▶ Data lines:

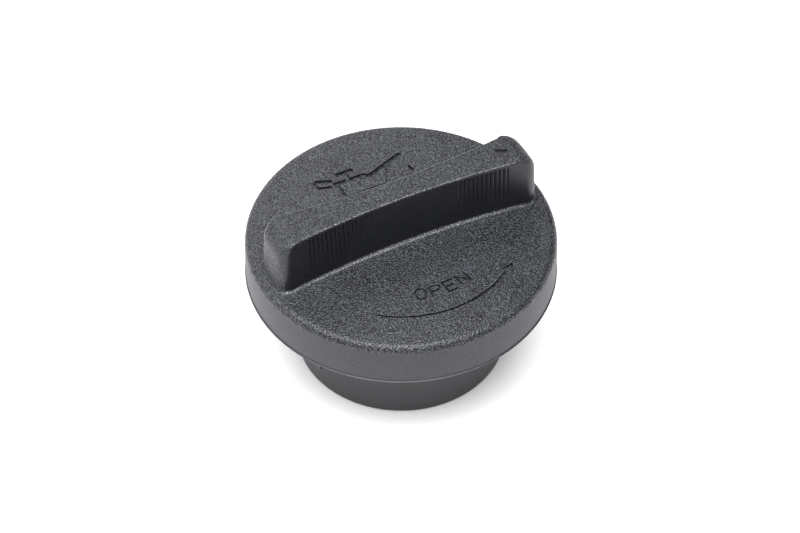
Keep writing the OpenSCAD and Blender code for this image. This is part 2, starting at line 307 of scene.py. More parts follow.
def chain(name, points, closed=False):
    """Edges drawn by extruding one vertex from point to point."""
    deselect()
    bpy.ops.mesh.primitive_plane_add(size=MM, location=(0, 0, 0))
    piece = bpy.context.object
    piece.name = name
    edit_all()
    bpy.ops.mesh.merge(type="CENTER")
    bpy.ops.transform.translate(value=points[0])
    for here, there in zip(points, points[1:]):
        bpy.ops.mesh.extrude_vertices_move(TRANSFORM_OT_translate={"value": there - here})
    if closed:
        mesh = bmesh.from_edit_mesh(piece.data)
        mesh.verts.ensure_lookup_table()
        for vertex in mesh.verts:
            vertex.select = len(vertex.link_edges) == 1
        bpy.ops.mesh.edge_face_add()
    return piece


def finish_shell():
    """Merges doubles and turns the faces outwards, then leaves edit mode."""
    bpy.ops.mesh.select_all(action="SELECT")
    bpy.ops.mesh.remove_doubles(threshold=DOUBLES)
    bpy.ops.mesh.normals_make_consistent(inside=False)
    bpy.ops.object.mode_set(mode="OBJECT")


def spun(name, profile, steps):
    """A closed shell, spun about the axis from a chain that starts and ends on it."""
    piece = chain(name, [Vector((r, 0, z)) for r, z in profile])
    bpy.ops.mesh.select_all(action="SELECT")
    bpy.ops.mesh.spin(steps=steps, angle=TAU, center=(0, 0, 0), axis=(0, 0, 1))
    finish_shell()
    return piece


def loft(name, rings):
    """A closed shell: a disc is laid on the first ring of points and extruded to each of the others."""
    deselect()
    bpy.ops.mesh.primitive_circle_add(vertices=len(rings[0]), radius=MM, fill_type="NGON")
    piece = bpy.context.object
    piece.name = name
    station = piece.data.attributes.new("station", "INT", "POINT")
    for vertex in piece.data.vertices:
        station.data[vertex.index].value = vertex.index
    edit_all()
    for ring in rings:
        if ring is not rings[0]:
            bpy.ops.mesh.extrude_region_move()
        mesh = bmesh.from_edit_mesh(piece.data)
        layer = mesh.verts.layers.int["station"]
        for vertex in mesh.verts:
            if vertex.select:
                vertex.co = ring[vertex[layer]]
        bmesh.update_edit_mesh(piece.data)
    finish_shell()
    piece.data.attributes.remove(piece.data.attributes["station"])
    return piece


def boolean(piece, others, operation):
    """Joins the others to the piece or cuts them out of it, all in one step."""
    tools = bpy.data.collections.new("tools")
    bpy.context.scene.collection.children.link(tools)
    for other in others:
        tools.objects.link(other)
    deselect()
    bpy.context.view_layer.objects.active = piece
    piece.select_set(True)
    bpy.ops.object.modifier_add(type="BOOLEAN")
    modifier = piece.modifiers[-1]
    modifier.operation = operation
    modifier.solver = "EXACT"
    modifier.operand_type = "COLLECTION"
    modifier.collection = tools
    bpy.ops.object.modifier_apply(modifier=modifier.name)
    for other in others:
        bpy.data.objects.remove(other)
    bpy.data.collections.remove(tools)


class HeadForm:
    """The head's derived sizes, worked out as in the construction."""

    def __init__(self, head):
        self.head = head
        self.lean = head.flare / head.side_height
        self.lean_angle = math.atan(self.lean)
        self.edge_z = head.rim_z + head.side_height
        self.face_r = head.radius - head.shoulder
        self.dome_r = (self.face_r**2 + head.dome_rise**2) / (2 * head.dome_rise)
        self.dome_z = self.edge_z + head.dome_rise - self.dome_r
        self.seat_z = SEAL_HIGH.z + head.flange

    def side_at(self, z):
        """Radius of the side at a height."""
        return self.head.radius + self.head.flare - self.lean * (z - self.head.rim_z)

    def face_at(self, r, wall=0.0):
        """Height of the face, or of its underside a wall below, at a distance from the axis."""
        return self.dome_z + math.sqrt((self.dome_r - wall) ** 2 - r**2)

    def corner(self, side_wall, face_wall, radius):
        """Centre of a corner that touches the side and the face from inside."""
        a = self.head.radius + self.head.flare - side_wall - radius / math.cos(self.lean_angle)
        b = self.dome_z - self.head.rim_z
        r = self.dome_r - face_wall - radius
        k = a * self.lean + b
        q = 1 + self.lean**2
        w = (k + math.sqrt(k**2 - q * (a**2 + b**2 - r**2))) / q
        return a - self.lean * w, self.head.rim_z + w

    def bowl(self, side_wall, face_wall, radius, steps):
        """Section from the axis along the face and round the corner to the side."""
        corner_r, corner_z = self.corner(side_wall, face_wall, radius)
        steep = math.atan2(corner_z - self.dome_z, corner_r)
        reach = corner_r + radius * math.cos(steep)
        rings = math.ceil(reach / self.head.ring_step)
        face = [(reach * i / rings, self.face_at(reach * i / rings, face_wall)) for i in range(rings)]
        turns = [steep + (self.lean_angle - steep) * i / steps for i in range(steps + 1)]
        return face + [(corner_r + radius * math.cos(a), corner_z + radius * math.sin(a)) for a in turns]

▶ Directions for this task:
Everything in the listing above should be restated exactly.

▶ Full solution:
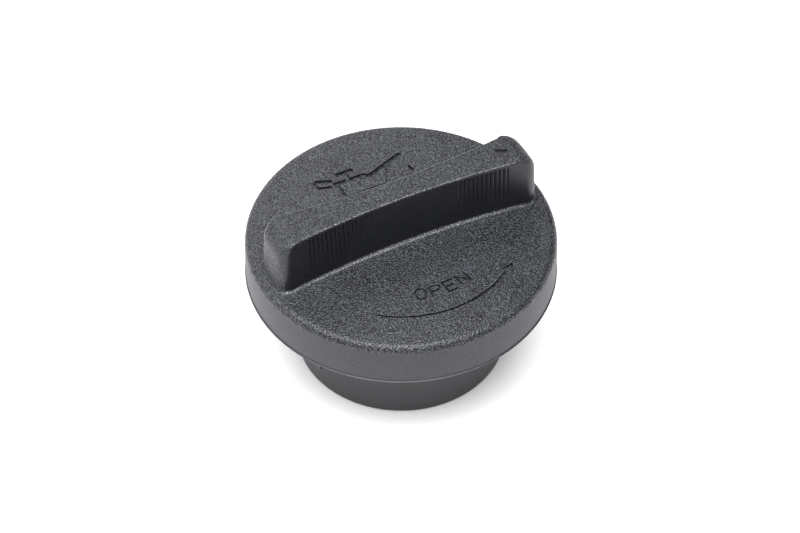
Keep writing the OpenSCAD and Blender code for this image. This is part 2, starting at line 307 of scene.py. More parts follow.
def chain(name, points, closed=False):
    """Edges drawn by extruding one vertex from point to point."""
    deselect()
    bpy.ops.mesh.primitive_plane_add(size=MM, location=(0, 0, 0))
    piece = bpy.context.object
    piece.name = name
    edit_all()
    bpy.ops.mesh.merge(type="CENTER")
    bpy.ops.transform.translate(value=points[0])
    for here, there in zip(points, points[1:]):
        bpy.ops.mesh.extrude_vertices_move(TRANSFORM_OT_translate={"value": there - here})
    if closed:
        mesh = bmesh.from_edit_mesh(piece.data)
        mesh.verts.ensure_lookup_table()
        for vertex in mesh.verts:
            vertex.select = len(vertex.link_edges) == 1
        bpy.ops.mesh.edge_face_add()
    return piece


def finish_shell():
    """Merges doubles and turns the faces outwards, then leaves edit mode."""
    bpy.ops.mesh.select_all(action="SELECT")
    bpy.ops.mesh.remove_doubles(threshold=DOUBLES)
    bpy.ops.mesh.normals_make_consistent(inside=False)
    bpy.ops.object.mode_set(mode="OBJECT")


def spun(name, profile, steps):
    """A closed shell, spun about the axis from a chain that starts and ends on it."""
    piece = chain(name, [Vector((r, 0, z)) for r, z in profile])
    bpy.ops.mesh.select_all(action="SELECT")
    bpy.ops.mesh.spin(steps=steps, angle=TAU, center=(0, 0, 0), axis=(0, 0, 1))
    finish_shell()
    return piece


def loft(name, rings):
    """A closed shell: a disc is laid on the first ring of points and extruded to each of the others."""
    deselect()
    bpy.ops.mesh.primitive_circle_add(vertices=len(rings[0]), radius=MM, fill_type="NGON")
    piece = bpy.context.object
    piece.name = name
    station = piece.data.attributes.new("station", "INT", "POINT")
    for vertex in piece.data.vertices:
        station.data[vertex.index].value = vertex.index
    edit_all()
    for ring in rings:
        if ring is not rings[0]:
            bpy.ops.mesh.extrude_region_move()
        mesh = bmesh.from_edit_mesh(piece.data)
        layer = mesh.verts.layers.int["station"]
        for vertex in mesh.verts:
            if vertex.select:
                vertex.co = ring[vertex[layer]]
        bmesh.update_edit_mesh(piece.data)
    finish_shell()
    piece.data.attributes.remove(piece.data.attributes["station"])
    return piece


def boolean(piece, others, operation):
    """Joins the others to the piece or cuts them out of it, all in one step."""
    tools = bpy.data.collections.new("tools")
    bpy.context.scene.collection.children.link(tools)
    for other in others:
        tools.objects.link(other)
    deselect()
    bpy.context.view_layer.objects.active = piece
    piece.select_set(True)
    bpy.ops.object.modifier_add(type="BOOLEAN")
    modifier = piece.modifiers[-1]
    modifier.operation = operation
    modifier.solver = "EXACT"
    modifier.operand_type = "COLLECTION"
    modifier.collection = tools
    bpy.ops.object.modifier_apply(modifier=modifier.name)
    for other in others:
        bpy.data.objects.remove(other)
    bpy.data.collections.remove(tools)


class HeadForm:
    """The head's derived sizes, worked out as in the construction."""

    def __init__(self, head):
        self.head = head
        self.lean = head.flare / head.side_height
        self.lean_angle = math.atan(self.lean)
        self.edge_z = head.rim_z + head.side_height
        self.face_r = head.radius - head.shoulder
        self.dome_r = (self.face_r**2 + head.dome_rise**2) / (2 * head.dome_rise)
        self.dome_z = self.edge_z + head.dome_rise - self.dome_r
        self.seat_z = SEAL_HIGH.z + head.flange

    def side_at(self, z):
        """Radius of the side at a height."""
        return self.head.radius + self.head.flare - self.lean * (z - self.head.rim_z)

    def face_at(self, r, wall=0.0):
        """Height of the face, or of its underside a wall below, at a distance from the axis."""
        return self.dome_z + math.sqrt((self.dome_r - wall) ** 2 - r**2)

    def corner(self, side_wall, face_wall, radius):
        """Centre of a corner that touches the side and the face from inside."""
        a = self.head.radius + self.head.flare - side_wall - radius / math.cos(self.lean_angle)
        b = self.dome_z - self.head.rim_z
        r = self.dome_r - face_wall - radius
        k = a * self.lean + b
        q = 1 + self.lean**2
        w = (k + math.sqrt(k**2 - q * (a**2 + b**2 - r**2))) / q
        return a - self.lean * w, self.head.rim_z + w

    def bowl(self, side_wall, face_wall, radius, steps):
        """Section from the axis along the face and round the corner to the side."""
        corner_r, corner_z = self.corner(side_wall, face_wall, radius)
        steep = math.atan2(corner_z - self.dome_z, corner_r)
        reach = corner_r + radius * math.cos(steep)
        rings = math.ceil(reach / self.head.ring_step)
        face = [(reach * i / rings, self.face_at(reach * i / rings, face_wall)) for i in range(rings)]
        turns = [steep + (self.lean_angle - steep) * i / steps for i in range(steps + 1)]
        return face + [(corner_r + radius * math.cos(a), corner_z + radius * math.sin(a)) for a in turns]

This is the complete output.